A fifth single from the album, "Dance Dance", was given a limited release across Europe in 2008, managing to achieve top 5 success on the Netherlands' dance chart. It furthered this success onto the official Netherlands singles chart, peaking at number 27. The CD track listing included two new remixes and a megamix of the group's singles so far.

Nadia and Cherise confirmed in an interview with Digital Spy in 2007 that they planned to begin work on their second album in 2008. They also mentioned that they were talking about future plans with Hed Kandi and did not want the next album to feature any cover versions, but for the new album to contain only original songs. In an interview with Digital Spy in July 2009, Nadia revealed that the band had been working with multiple producers, whereas with "Boogie 2nite" they only worked with one. It was thus revealed that the album had "an edgier style", as described by Shepherd. She also commented that "some tracks have a real R&B vibe to them, others are proper dance tracks and some are typical poppier tracks. It's a really exciting mixture of sounds." Bandmate Cherise also stated that they had been working with Fraser T. Smith, the producer behind Tinchy Stryder's number one hit "Number One". The track they worked on with him is entitled "One Dance".

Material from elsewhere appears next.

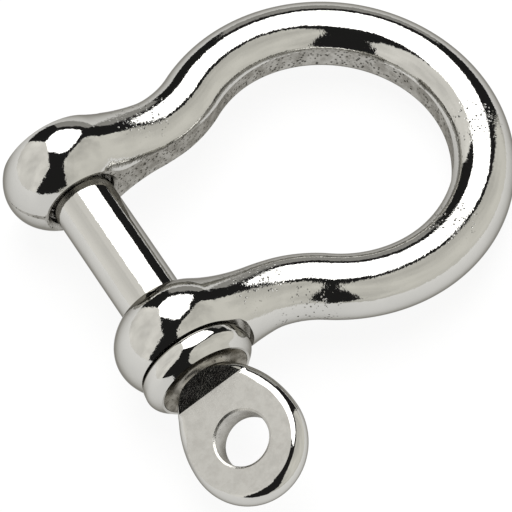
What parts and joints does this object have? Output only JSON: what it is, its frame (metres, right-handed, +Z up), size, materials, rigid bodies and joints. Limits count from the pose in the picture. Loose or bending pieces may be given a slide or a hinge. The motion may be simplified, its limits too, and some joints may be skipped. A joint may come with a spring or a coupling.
{
  "type": "bow shackle",
  "caption": "Lyre-shaped bow shackle with rounded ears and a collared screw pin that ends in a flattened eye, for joining rope, chain or rigging fittings.",
  "frame": {"origin": "centre of the base of the bounding box, with the shackle lying on a surface", "axes": "+Z up, +X from the pin towards the crown of the bow, +Y along the pin towards its threaded tip; the pin's eye points to -Y"},
  "size_m": [0.0754, 0.0756, 0.0197],
  "materials": {
    "bow_steel": "forged stainless steel, mirror polished, with a dull pitted band round the inside of the bow",
    "pin_steel": "stainless steel, polished shank and collar, satin flats on the eye"
  },
  "bodies": {
    "bow": {"bow": "bow_steel"},
    "pin": {"screw_pin": "pin_steel"}
  },
  "joints": [
    {"name": "pin_draw", "type": "slide", "parent": "bow", "child": "pin", "axis": [0, -1, 0], "range_m": [0, 0.044]}
  ]
}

The first single from the new album is titled "Say It", and was premiered on Friday 10 April 2009. The first performance of the single was at Sony Ericsson's Dance Nation Festival where the girls did a set. The musicality of the song differs slightly from the previous material released by the band, having more of an electro feel to it. The single was released on 31 August 2009, and was premiered on the official Hed Kandi website and the video sharing site YouTube. The single was Popjustice's "Single of the Day" on 10 April 2009. It was added to BBC Radio 1's B-List at the start of August, moving up to the much-coveted A-List during the successful week of release.

The single continued the group's run of UK top 20 hits, debuting at number 16 on Sunday 6 September 2009, the week's fourth highest new entry.
The group then worked on new material and a single was due for release in autumn 2011.